— BEGIN —
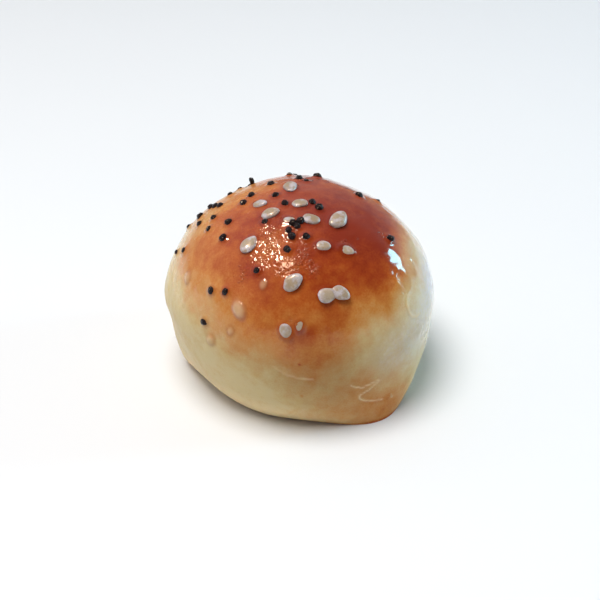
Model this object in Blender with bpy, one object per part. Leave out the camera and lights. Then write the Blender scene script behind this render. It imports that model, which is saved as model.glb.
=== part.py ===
"""A small hand-shaped bread roll, one solid piece, standing on its baked flat foot.

Units are metres, +Z is up and -Y is the front. The origin is the middle of the foot's level,
under the centre of the roll's outline box. Bearings are degrees round the upright axis, from
+X (the right side) anticlockwise as seen from above, so the front is at 270.
"""
import math
from collections import namedtuple

import bmesh
import bpy
from mathutils import Vector

# Driving dimensions
ROLL_WIDTH = 0.0460
ROLL_DEPTH = 0.0450
ROLL_HEIGHT = 0.0348
BELLY_HEIGHT = 0.0148  # the level at which the roll is widest
FOOT_WIDTH = 0.0356
FOOT_DEPTH = 0.0358
FOOT_SHIFT = (0.0002, 0.0037)  # how far the foot sits off the crown's middle, along X and Y
CROWN_FULLNESS = 1.96  # power of the superellipse from top to belly: 2 is round, less is more pointed
FLANK_FULLNESS = 1.8  # the same from belly to foot
CROWN_ROWS = 22
FLANK_ROWS = 16
COLUMNS = 84
SHARP_ANGLE = 40  # degrees

# A hand-shaped roll is uneven. A push moves the outline out (or in, if negative) by its size,
# most at its bearing and fading over its spread, as a bell curve.
Push = namedtuple("Push", "bearing size spread")
BELLY_PUSHES = (
    Push(0, -0.0004, 24),  # the side that rose against the next roll is a little flat
    Push(322, 0.0005, 16),  # the ridge between that side and the front
    Push(304, -0.0005, 30),
    Push(225, -0.0010, 40),
)
BELLY_LIFTS = (
    Push(304, -0.0020, 34),  # the right front sags
)
FOOT_PUSHES = (
    Push(183, 0.0019, 14),  # left corner
    Push(217, -0.0015, 22),  # pinched in between the left corner and the front
    Push(306, 0.0052, 24),  # the foot spread out into a blunt corner at the right front
)

# A dimple does the same to a round patch of skin, seen from the middle of the roll at a bearing and
# at a rise above the belly in degrees. A positive size is a swelling.
Dimple = namedtuple("Dimple", "bearing rise size spread")
DIMPLES = (
    Dimple(46, 48, -0.0005, 14),  # the crown's back right is flatter
    Dimple(130, 50, -0.0003, 14),  # and its back left
    Dimple(24, 32, -0.0003, 12),
    Dimple(180, 1, 0.0004, 8),  # blunt corner of the left side
    Dimple(190, -14, -0.0004, 11),
    Dimple(335, -32, 0.0003, 10),
)

CRUST_COLOUR = (0.42, 0.16, 0.045, 1)
CRUST_ROUGHNESS = 0.3


def clear_scene():
    for obj in list(bpy.data.objects):
        bpy.data.objects.remove(obj, do_unlink=True)


def crust_material():
    material = bpy.data.materials.new("crust")
    material.use_nodes = True
    shader = material.node_tree.nodes["Principled BSDF"]
    shader.inputs["Base Color"].default_value = CRUST_COLOUR
    shader.inputs["Roughness"].default_value = CRUST_ROUGHNESS
    shader.inputs["Metallic"].default_value = 0
    return material


def pushed(bearing, pushes):
    """The sum of the pushes at a bearing in degrees."""
    total = 0
    for push in pushes:
        away = (bearing - push.bearing + 180) % 360 - 180
        total += push.size * math.exp(-((away / push.spread) ** 2))
    return total


def ellipse_radius(bearing, width, depth):
    """Distance from the middle of an ellipse of this width and depth to its edge."""
    angle = math.radians(bearing)
    return 1 / math.hypot(math.cos(angle) / (width / 2), math.sin(angle) / (depth / 2))


def superellipse(turn, fullness):
    """(across, along) of a quarter superellipse with unit sides; turn runs from 0 at its tip to 1."""
    angle = turn * math.pi / 2
    across, along = math.sin(angle), math.cos(angle)
    size = (across**fullness + along**fullness) ** (-1 / fullness)
    return across * size, along * size


def smooth_point(level, bearing):
    """A point of the roll's skin before its dimples.

    Level runs from 0 at the top through 1 at the belly to 2 at the foot. From the top to the belly
    the skin follows a superellipse, and from the belly in to the foot another. The centre line
    leans from the foot's middle to the crown's middle.
    """
    belly = ellipse_radius(bearing, ROLL_WIDTH, ROLL_DEPTH) + pushed(bearing, BELLY_PUSHES)
    foot = ellipse_radius(bearing, FOOT_WIDTH, FOOT_DEPTH) + pushed(bearing, FOOT_PUSHES)
    widest = BELLY_HEIGHT + pushed(bearing, BELLY_LIFTS)
    if level <= 1:
        across, along = superellipse(level, CROWN_FULLNESS)
        radius = belly * across
        height = widest + (ROLL_HEIGHT - widest) * along
    else:
        down, out = superellipse(level - 1, FLANK_FULLNESS)
        radius = foot + (belly - foot) * out
        height = widest * (1 - down)
    lean = (1 - height / ROLL_HEIGHT) ** 2
    angle = math.radians(bearing)
    return Vector(
        (
            radius * math.cos(angle) + FOOT_SHIFT[0] * lean,
            radius * math.sin(angle) + FOOT_SHIFT[1] * lean,
            height,
        )
    )


def direction(bearing, rise):
    """Unit vector at a bearing and a rise, both in degrees."""
    angle, up = math.radians(bearing), math.radians(rise)
    return Vector((math.cos(up) * math.cos(angle), math.cos(up) * math.sin(angle), math.sin(up)))


def roll_point(level, bearing):
    """A point of the roll's skin, with the dimples. Each moves it along its line from the middle of the
    belly, by a bell curve of the angle to the dimple. The foot stays flat: below the belly the upward
    part of the move fades out.
    """
    point = smooth_point(level, bearing)
    outward = (point - Vector((0, 0, BELLY_HEIGHT))).normalized()
    move = 0
    for dimple in DIMPLES:
        away = math.degrees(outward.angle(direction(dimple.bearing, dimple.rise)))
        move += dimple.size * math.exp(-((away / dimple.spread) ** 2))
    outward.z *= min(1, point.z / BELLY_HEIGHT)
    return point + outward * move


def ring(mesh, level):
    """One closed row of vertices round the roll."""
    bearings = [360 * column / COLUMNS for column in range(COLUMNS)]
    return [mesh.verts.new(roll_point(level, bearing)) for bearing in bearings]


def roll_mesh():
    """Rows of faces from the top down to the foot, which is one flat face."""
    mesh = bmesh.new()
    top = mesh.verts.new(roll_point(0, 0))
    levels = [row / CROWN_ROWS for row in range(1, CROWN_ROWS + 1)]
    levels += [1 + row / FLANK_ROWS for row in range(1, FLANK_ROWS + 1)]
    rings = [ring(mesh, level) for level in levels]
    for column in range(COLUMNS):
        mesh.faces.new((top, rings[0][column], rings[0][(column + 1) % COLUMNS]))
    for upper, lower in zip(rings, rings[1:]):
        for column in range(COLUMNS):
            beside = (column + 1) % COLUMNS
            mesh.faces.new((upper[column], lower[column], lower[beside], upper[beside]))
    mesh.faces.new(reversed(rings[-1]))
    return mesh


def centre_over_origin(mesh):
    """Puts the middle of the outline box over the origin."""
    for axis in (0, 1):
        places = [vertex.co[axis] for vertex in mesh.verts]
        middle = (min(places) + max(places)) / 2
        for vertex in mesh.verts:
            vertex.co[axis] -= middle


def make_bread_roll():
    mesh = roll_mesh()
    centre_over_origin(mesh)
    data = bpy.data.meshes.new("bread_roll")
    mesh.to_mesh(data)
    mesh.free()
    data.shade_smooth()
    data.set_sharp_from_angle(angle=math.radians(SHARP_ANGLE))
    data.materials.append(crust_material())
    roll = bpy.data.objects.new("bread_roll", data)
    bpy.context.scene.collection.objects.link(roll)


clear_scene()
make_bread_roll()
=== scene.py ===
"""Looks of a small glazed bread roll, sprinkled with white sesame and round dark seeds.

Laid out as a Blender add-on and run as a script. Units are metres, +Z is up and -Y is the front.
A bearing is an angle in degrees round the upright axis from +X, the right, anticlockwise as seen
from above, so the front is at 270. A rise is the angle above the belly's level, in degrees. Both
are seen from the belly's middle. A turn is an angle on the skin, from its own right to its top.
"""
import math
from collections import namedtuple
from functools import lru_cache

import bpy
import numpy as np
from bpy.props import FloatProperty, FloatVectorProperty, IntProperty, PointerProperty
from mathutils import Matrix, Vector


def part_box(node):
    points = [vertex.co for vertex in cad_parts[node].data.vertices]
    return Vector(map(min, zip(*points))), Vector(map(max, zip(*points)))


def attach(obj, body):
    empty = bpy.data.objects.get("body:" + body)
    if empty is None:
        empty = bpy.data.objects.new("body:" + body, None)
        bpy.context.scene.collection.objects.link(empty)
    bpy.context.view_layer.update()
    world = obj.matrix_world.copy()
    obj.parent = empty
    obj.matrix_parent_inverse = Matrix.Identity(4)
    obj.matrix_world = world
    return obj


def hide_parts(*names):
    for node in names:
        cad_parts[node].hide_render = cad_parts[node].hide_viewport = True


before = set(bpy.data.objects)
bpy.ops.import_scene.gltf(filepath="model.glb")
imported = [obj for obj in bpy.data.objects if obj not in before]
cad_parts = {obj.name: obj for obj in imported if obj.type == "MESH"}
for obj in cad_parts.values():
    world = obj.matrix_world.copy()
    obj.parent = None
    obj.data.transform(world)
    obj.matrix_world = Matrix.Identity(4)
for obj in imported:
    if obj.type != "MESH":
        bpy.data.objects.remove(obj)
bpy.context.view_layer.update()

bl_info = {
    "name": "Glazed Bread Roll",
    "version": (1, 0, 0),
    "blender": (4, 5, 0),
    "location": "View3D > Sidebar > Bread Roll",
    "description": "Crust, glaze, seeds and stage of a small glazed bread roll",
    "category": "Add Mesh",
}

NODE = "bread_roll"
BODY = "root"
NODE_LOW, NODE_HIGH = (np.array(corner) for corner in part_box(NODE))
MM = 0.001

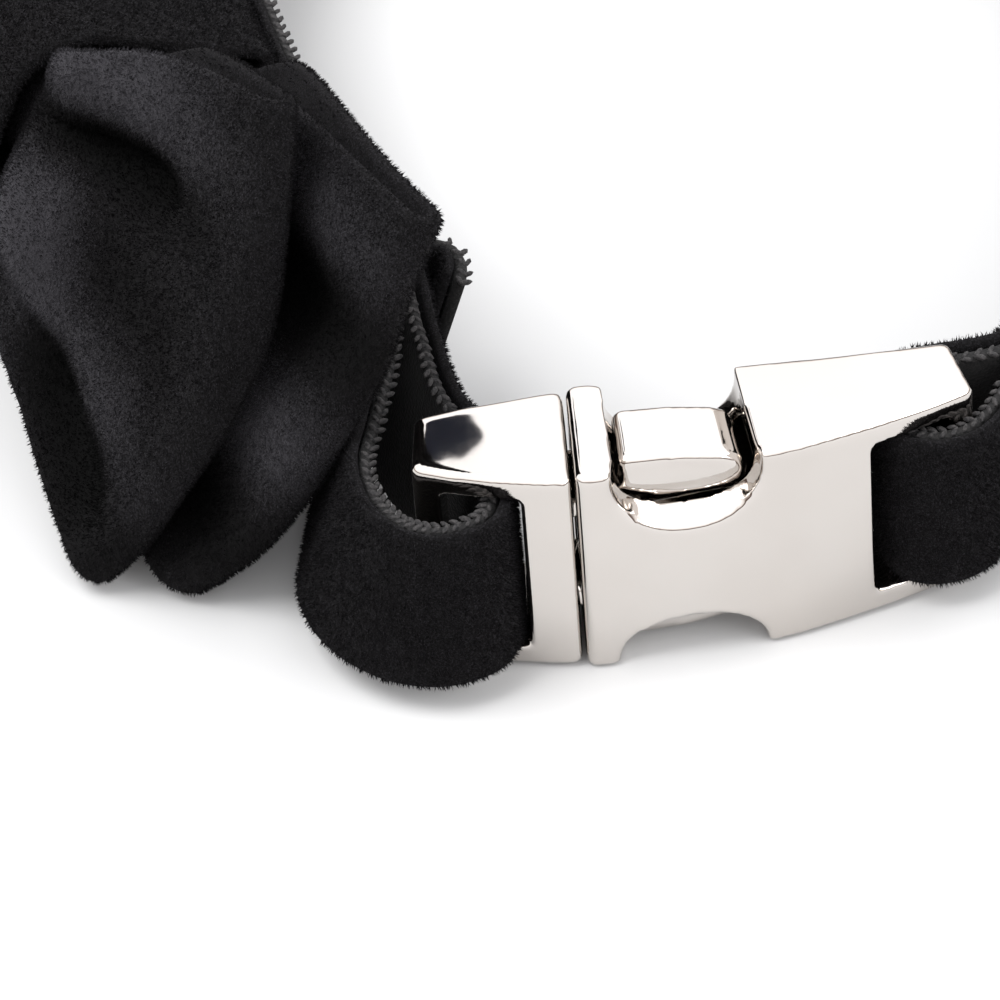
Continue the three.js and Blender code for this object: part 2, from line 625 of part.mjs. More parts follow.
— END —
_The problem_. Among the entries above, locate the lines containing "mesh.to_mesh(data)" and "obj.matrix_parent_inverse = Matrix.Identity(4)", and transcribe exactly those two lines and all lines between.

_Answer to the problem_.
    mesh.to_mesh(data)
    mesh.free()
    data.shade_smooth()
    data.set_sharp_from_angle(angle=math.radians(SHARP_ANGLE))
    data.materials.append(crust_material())
    roll = bpy.data.objects.new("bread_roll", data)
    bpy.context.scene.collection.objects.link(roll)


clear_scene()
make_bread_roll()
=== scene.py ===
"""Looks of a small glazed bread roll, sprinkled with white sesame and round dark seeds.

Laid out as a Blender add-on and run as a script. Units are metres, +Z is up and -Y is the front.
A bearing is an angle in degrees round the upright axis from +X, the right, anticlockwise as seen
from above, so the front is at 270. A rise is the angle above the belly's level, in degrees. Both
are seen from the belly's middle. A turn is an angle on the skin, from its own right to its top.
"""
import math
from collections import namedtuple
from functools import lru_cache

import bpy
import numpy as np
from bpy.props import FloatProperty, FloatVectorProperty, IntProperty, PointerProperty
from mathutils import Matrix, Vector


def part_box(node):
    points = [vertex.co for vertex in cad_parts[node].data.vertices]
    return Vector(map(min, zip(*points))), Vector(map(max, zip(*points)))


def attach(obj, body):
    empty = bpy.data.objects.get("body:" + body)
    if empty is None:
        empty = bpy.data.objects.new("body:" + body, None)
        bpy.context.scene.collection.objects.link(empty)
    bpy.context.view_layer.update()
    world = obj.matrix_world.copy()
    obj.parent = empty
    obj.matrix_parent_inverse = Matrix.Identity(4)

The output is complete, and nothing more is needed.